Dual mode sensor for belt conveyor systems based on planar metamaterials

A new sensor concept has been developed using a metamaterial transmission line with two different operation modes for the simultaneous detection of material permittivity and position. In the first mode the sensor is used as a resonator and the permittivity is detected accurately and with a moderate cost. On the second mode the sensor is used as a transmission line and the spatial material distribution is detected using time domain reflectometry techniques. A prototype sensor has been realized and tested in a dedicated measurement setup. The areas of application of these types of sensors are material monitoring during transportation in conveyor belts for several industrial processes.

Microwave Mass Flow Meter for Industrial Applications based on a Lefthanded Transmission Line Resonator

A particulates mass flow meter has been developed using a composite right/left-handed transmission line resonator. The presented sensor principle promises the possibility to design precise particulate solids mass flow meter with moderate costs. The autocorrelation function is applied to the CRLH-resonator in order to detect the velocity information and the material density from a single measurement. The areas of application of these sensors are gas/solids, gas/liquid and liquid/solids flows in various industrial applications.

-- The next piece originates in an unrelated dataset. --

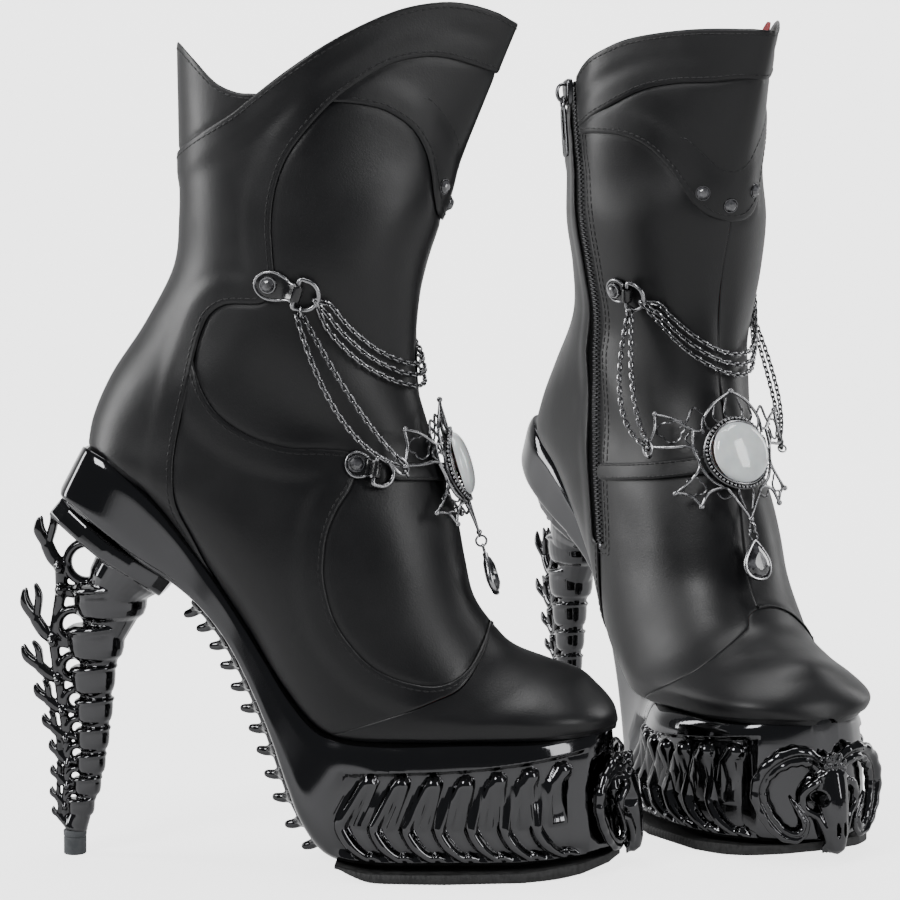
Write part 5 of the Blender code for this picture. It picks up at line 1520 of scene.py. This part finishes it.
def zip_slider():
    """The zip's slider with its bridge, and the slotted pull that hangs from it."""
    origin, up, across, face = zip_frame()

    def spot(a, b, w):
        """A point across, up and out from the slider's centre."""
        return origin + across * a + up * b + face * w

    half = smooth_line([(1.6, 6.0), (3.9, 5.3), (4.3, 2.5), (3.7, -1.5), (2.7, -4.6), (1.4, -5.8)], 5)
    outline = [*half] + [(-a, b) for a, b in half[::-1]]
    levels = ((-0.5, 0.9), (-0.2, 1.0), (1.2, 1.0), (1.8, 0.93), (2.1, 0.8))
    plate = loft([[spot(a * k, b * k, w) for a, b in outline] for w, k in levels])
    arch = [(3.6, 1.4), (3.8, 3.3), (2.6, 5.0), (0, 5.7), (-2.6, 5.0), (-3.8, 3.3), (-3.6, 1.4)]
    bow = [spot(0, u, w) for u, w in smooth_line(arch, 5)]
    bridge = sweep(bow, across, circle(1.0, 12) * (0.75, 1.5))
    piece("zip_slider", merge([plate, bridge]), "nickel", ("zip_slider",), "zip_slider")
    eye = tube([spot(a, b - 4.2, 3.4) for a, b in circle(2.4, 24)], 0.6, face, 10, loop=True)
    leaf = smooth_line([(1.3, -6.6), (2.5, -8.4), (2.9, -14.0), (2.9, -25.0), (2.2, -27.2)], 6)
    loop = [*leaf] + [(-a, b) for a, b in leaf[::-1]]
    strip = boxy(circle(1, 12), 0.5)
    rim = sweep([spot(a * 0.78, b, 3.4) for a, b in loop], face, strip * (0.95, 0.6), loop=True)
    foot = sweep([spot(0, b, 3.4) for b in (-20.8, -22.0, -26.0, -27.2)], face,
                 [strip * (w, 0.58) for w in (2.0, 2.3, 2.3, 1.8)])
    piece("zip_pull", merge([eye, rim, foot]), "nickel", ("zip_pull",), "zip_pull")


# ---------------------------------------------------------------- materials


class Finish:
    """A Principled material with helpers for the nodes that vary it."""

    def __init__(self, name, colour, roughness, metallic=0.0, **inputs):
        self.material = bpy.data.materials.new(name)
        self.material.use_nodes = True
        self.tree = self.material.node_tree
        self.shader = self.tree.nodes["Principled BSDF"]
        self.place = self.tree.nodes.new("ShaderNodeTexCoord").outputs["Object"]
        self.set(base_color=(*colour, 1), roughness=roughness, metallic=metallic, **inputs)
        self.height = None

    def set(self, **inputs):
        """Sets the shader's inputs, by their names in small letters."""
        for key, value in inputs.items():
            self.shader.inputs[key.replace("_", " ").title().replace("Ior", "IOR")].default_value = value

    def node(self, kind, inputs, **settings):
        """Adds a node, with sockets linked to its inputs and values set on them."""
        made = self.tree.nodes.new(f"ShaderNode{kind}")
        for key, value in settings.items():
            setattr(made, key, value)
        for key, value in inputs.items():
            if isinstance(value, bpy.types.NodeSocket):
                self.tree.links.new(value, made.inputs[key])
            else:
                made.inputs[key].default_value = value
        return made

    def noise(self, scale, detail=3.0, stretch=None):
        """Soft noise from 0 to 1."""
        where = self.place
        if stretch:
            where = self.node("Mapping", {"Vector": self.place, "Scale": stretch}).outputs[0]
        return self.node("TexNoise", {"Vector": where, "Scale": scale, "Detail": detail}).outputs["Fac"]

    def cells(self, scale, feature="F1"):
        """The distance to the nearest of many scattered spots."""
        inputs = {"Vector": self.place, "Scale": scale, "Randomness": 0.9}
        return self.node("TexVoronoi", inputs, feature=feature).outputs["Distance"]

    def ranged(self, value, low, high, from_low=0.3, from_high=0.7):
        """A value carried from one range to another."""
        return self.node("MapRange", {"Value": value, "From Min": from_low, "From Max": from_high,
                                      "To Min": low, "To Max": high}).outputs[0]

    def mixed(self, value, first, second):
        """The first colour where value is 0 and the second where it is 1."""
        made = self.node("Mix", {"Factor": value}, data_type="RGBA")
        made.inputs["A"].default_value = (*first, 1)
        made.inputs["B"].default_value = (*second, 1)
        return made.outputs["Result"]

    def into(self, name, value):
        """Feeds a socket into one of the shader's inputs."""
        self.tree.links.new(value, self.shader.inputs[name])
        return self

    def bump(self, height, depth, strength=1.0):
        """Adds one layer of relief, depth in millimetres."""
        inputs = {"Height": height, "Distance": depth * MM, "Strength": strength}
        if self.height:
            inputs["Normal"] = self.height
        self.height = self.node("Bump", inputs).outputs[0]
        return self.into("Normal", self.height)

    def hollows(self, radius):
        """How open a place is, from 0 in the hollows to 1."""
        return self.node("AmbientOcclusion", {"Distance": radius * MM}, samples=4).outputs["AO"]


def black_leather():
    """Soft matte leather cloth: fine pebbled grain, soft sheen and faint rubbed patches."""
    made = Finish("soft_black_leather", (0.012, 0.012, 0.0135), 0.45, specular_ior_level=0.42)
    patches = made.noise(38, 4)
    grain = made.cells(1500, "SMOOTH_F1")
    made.into("Base Color", made.mixed(patches, (0.003, 0.003, 0.0036), (0.0065, 0.0065, 0.0074)))
    made.into("Roughness", made.ranged(patches, 0.35, 0.46))
    made.bump(grain, 0.05, 0.55).bump(made.noise(900, 4), 0.035, 0.5)
    return made.bump(made.noise(140, 3), 0.12, 0.5).material


def thread():
    """Waxed black thread."""
    made = Finish("waxed_black_thread", (0.01, 0.01, 0.011), 0.45, specular_ior_level=0.4)
    ply = made.noise(2600, 2, (1, 1, 0.3))
    made.into("Base Color", made.mixed(ply, (0.004, 0.004, 0.0045), (0.010, 0.010, 0.011)))
    return made.bump(ply, 0.05).material


def red_lining():
    """Red woven lining."""
    made = Finish("red_woven_lining", (0.3, 0.012, 0.018), 0.8)
    weave = made.noise(2200, 2, (1.0, 1.0, 0.4))
    made.into("Base Color", made.mixed(weave, (0.16, 0.008, 0.011), (0.30, 0.016, 0.022)))
    return made.bump(weave, 0.08).material


def black_chrome():
    """Moulded plastic with a dark mirror coat, and painted shade: its base colour is darker in the hollows.
    """
    made = Finish("black_chrome_shell", (0.05, 0.05, 0.053), 0.1, 1.0, coat_weight=0.7, coat_roughness=0.03)
    haze = made.noise(60, 4)
    made.into("Roughness", made.ranged(haze, 0.05, 0.12))
    # Painted shade: the base colour goes darker where ambient occlusion finds hollows.
    made.into("Base Color", made.mixed(made.hollows(2.5), (0.012, 0.012, 0.013), (0.06, 0.06, 0.063)))
    return made.bump(made.noise(45, 2), 0.06, 0.35).material


def rubber(name, colour, pale):
    """Moulded rubber with dust in its grain."""
    made = Finish(name, colour, 0.65)
    dust = made.noise(420, 5)
    made.into("Base Color", made.mixed(made.ranged(dust, 0, 1, 0.35, 0.8), colour, pale))
    made.into("Roughness", made.ranged(dust, 0.55, 0.8))
    return made.bump(dust, 0.08, 0.6).material


def silver(name, bright, dark, depth):
    """Old silver plate: worn bright on its high places and dark in its hollows."""
    made = Finish(name, bright, 0.22, 1.0)
    open_places = made.ranged(made.hollows(depth), 0, 1, 0.35, 0.95)
    made.into("Base Color", made.mixed(open_places, dark, bright))
    made.into("Roughness", made.ranged(made.noise(500, 4), 0.14, 0.34))
    return made.bump(made.noise(1400, 3), 0.02, 0.5).material


def white_stone():
    """A milky glass stone with faint clouds."""
    made = Finish("milky_cabochon", (0.82, 0.81, 0.79), 0.12, coat_weight=1.0, coat_roughness=0.03,
                  subsurface_weight=0.15)
    clouds = made.noise(170, 5)
    made.into("Base Color", made.mixed(clouds, (0.62, 0.62, 0.62), (0.93, 0.92, 0.90)))
    return made.bump(clouds, 0.02, 0.3).material


def smoke_crystal():
    """Dark faceted glass."""
    made = Finish("smoke_crystal", (0.05, 0.05, 0.055), 0.03, coat_weight=1.0, coat_roughness=0.01)
    veins = made.noise(240, 4)
    pale = made.ranged(veins, 0, 1, 0.4, 0.75)
    made.into("Base Color", made.mixed(pale, (0.012, 0.012, 0.014), (0.16, 0.16, 0.17)))
    return made.into("Roughness", made.ranged(veins, 0.02, 0.08)).material


def zip_tape():
    """Woven black tape."""
    made = Finish("woven_zip_tape", (0.014, 0.014, 0.015), 0.75, sheen_weight=0.2)
    weave = made.noise(2400, 1, (1, 1, 2.5))
    made.into("Base Color", made.mixed(weave, (0.008, 0.008, 0.009), (0.03, 0.03, 0.032)))
    return made.bump(weave, 0.1).material


def black_nickel():
    """Dark plated metal, with painted shade: its base colour is darker in the hollows."""
    made = Finish("black_nickel", (0.2, 0.2, 0.21), 0.2, 1.0)
    # Painted shade: the base colour goes darker where ambient occlusion finds hollows.
    made.into("Base Color", made.mixed(made.hollows(1.2), (0.012, 0.012, 0.013), (0.11, 0.11, 0.115)))
    return made.into("Roughness", made.ranged(made.noise(700, 4), 0.14, 0.3)).material


def black_enamel():
    """The tabs' glossy black leather."""
    made = Finish("patent_black", (0.008, 0.008, 0.009), 0.2, coat_weight=0.4, coat_roughness=0.1)
    grain = made.cells(1300, "SMOOTH_F1")
    made.into("Roughness", made.ranged(made.noise(300, 3), 0.16, 0.32))
    return made.bump(grain, 0.04, 0.5).material


FINISHES = {
    "leather": black_leather(),
    "thread": thread(),
    "lining": red_lining(),
    "shell": black_chrome(),
    "rubber": rubber("black_tread_rubber", (0.013, 0.013, 0.013), (0.05, 0.05, 0.05)),
    "tip": rubber("grey_heel_rubber", (0.05, 0.055, 0.06), (0.10, 0.105, 0.11)),
    "silver": silver("antique_silver", (0.34, 0.34, 0.35), (0.012, 0.012, 0.013), 1.8),
    # A darker copy of the silver: painted shade for the parts set behind the medallion's front arches.
    "shaded_silver": silver("silver_in_painted_shade", (0.15, 0.15, 0.155), (0.008, 0.008, 0.009), 2.4),
    "stone": white_stone(),
    "crystal": smoke_crystal(),
    "tape": zip_tape(),
    "nickel": black_nickel(),
    "enamel": black_enamel(),
}


# ---------------------------------------------------------------- studio


def area_light(name, place, target, size, power):
    """A soft rectangular light aimed at a spot."""
    data = bpy.data.lights.new(name, "AREA")
    data.shape = "RECTANGLE"
    data.size, data.size_y = size
    data.energy = power
    made = bpy.data.objects.new(name, data)
    made.location = place
    made.rotation_euler = (Vector(target) - Vector(place)).to_track_quat("-Z", "Y").to_euler()
    bpy.context.scene.collection.objects.link(made)
    return made


def studio():
    """A pale floor that curves up behind the boots, soft lights and an even sky.

    The floor glows a little, so the camera sees it near white, and less so in what the boots mirror.
    """
    white = Finish("pale_paper", (0.5, 0.5, 0.5), 0.85, emission_color=(1, 1, 1, 1))
    white.into("Base Color", white.mixed(white.noise(3, 2), (0.49, 0.49, 0.49), (0.51, 0.51, 0.51)))
    seen = white.node("LightPath", {}).outputs["Is Camera Ray"]
    white.into("Emission Strength", white.ranged(seen, 0.25, 2.6, 0.0, 1.0))
    curve = [(2.2 + 1.2 * math.sin(a), 1.2 - 1.2 * math.cos(a)) for a in np.linspace(0.1, math.pi / 2, 14)]
    profile = [(-6.0, 0), (2.2, 0), *curve, (3.4, 5.0)]
    points = [(x, y, z) for y, z in profile for x in (-7.0, 7.0)]
    faces = grid_faces(len(profile), 2, loop_columns=False)
    floor = bpy.data.objects.new("floor", to_mesh((points, faces), "floor"))
    floor.data.materials.append(white.material)
    floor.data.shade_smooth()
    bpy.context.scene.collection.objects.link(floor)
    target = (0, 0, 0.16)
    lights = [
        area_light("key", (-1.1, -1.3, 1.5), target, (0.55, 0.9), 26),
        area_light("fill", (1.6, -1.1, 0.8), target, (0.45, 1.2), 13),
        area_light("top", (0.1, 0.2, 1.9), target, (1.3, 0.9), 24),
        area_light("edge_left", (-1.6, 0.2, 0.7), target, (0.45, 1.2), 20),
        area_light("edge_right", (1.5, 0.8, 0.7), target, (0.4, 1.2), 7),
        area_light("backdrop", (0, 1.4, 2.2), (0, 3.4, 0.9), (3.0, 1.0), 90),
    ]
    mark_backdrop(floor, *lights)
    world = bpy.data.worlds.new("studio")
    world.use_nodes = True
    sky = world.node_tree.nodes["Background"].inputs
    sky["Color"].default_value = (0.9, 0.93, 1.0, 1)
    sky["Strength"].default_value = 0.13
    bpy.context.scene.world = world


def camera():
    """A level camera square to the right boot's outer side, with its centre above and left of the boots."""
    low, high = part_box("right_heel_tip")
    heel = (low + high) / 2
    data = bpy.data.cameras.new("camera")
    data.sensor_width = 36
    data.lens = 99.8
    data.shift_x, data.shift_y = 0.0394, -0.2292
    made = bpy.data.objects.new("camera", data)
    made.location = (heel.x + 0.136, heel.y - 1.0, 0.2441)
    made.rotation_euler = (math.pi / 2, 0, 0)
    bpy.context.scene.collection.objects.link(made)
    bpy.context.scene.camera = made


# ---------------------------------------------------------------- everything


def main():
    """Makes every piece, then the studio and the camera."""
    leather_upper()
    stitching()
    lining()
    zip_chain()
    studs()
    platform()
    outsole()
    skull()
    arch_spine()
    heel()
    rings()
    tab("tab_upper_lateral", LATERAL, 1, 15, 5.2)
    tab("tab_upper_medial", MEDIAL, -1, 13, 4.8)
    tab("tab_lower", LOWER, 1, 11, 4.8)
    swag()
    drops()
    strap()
    medallion()
    pendant()
    zip_slider()
    for side in ("right", "left"):
        insole = frame["nodes"][f"{side}_insole"]
        insole.data.materials.clear()
        insole.data.materials.append(FINISHES["leather"])
    studio()
    camera()


main()
box_lists = [[list(corner) for corner in corners] for corners in (CAD_BOUNDS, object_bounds())]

Microwave mass flow meter for pneumatic conveyed particulate solids

A particulates mass flow meter has been developed using a composite right/left-handed transmission line resonator. The presented sensor principle promises the possibility to design precise particulate solids mass flow meter with moderate costs. The Spatial Filter Velocimetry is applied to the sensor in order to detect the velocity information. The simultaneous detection of the velocity and the solids/air concentration from a single measurement, ensure a true mass flow detector. The detector offers good prospects for industrial applications with various scenarios of gas/solids, gas/liquid and liquid/solids flows.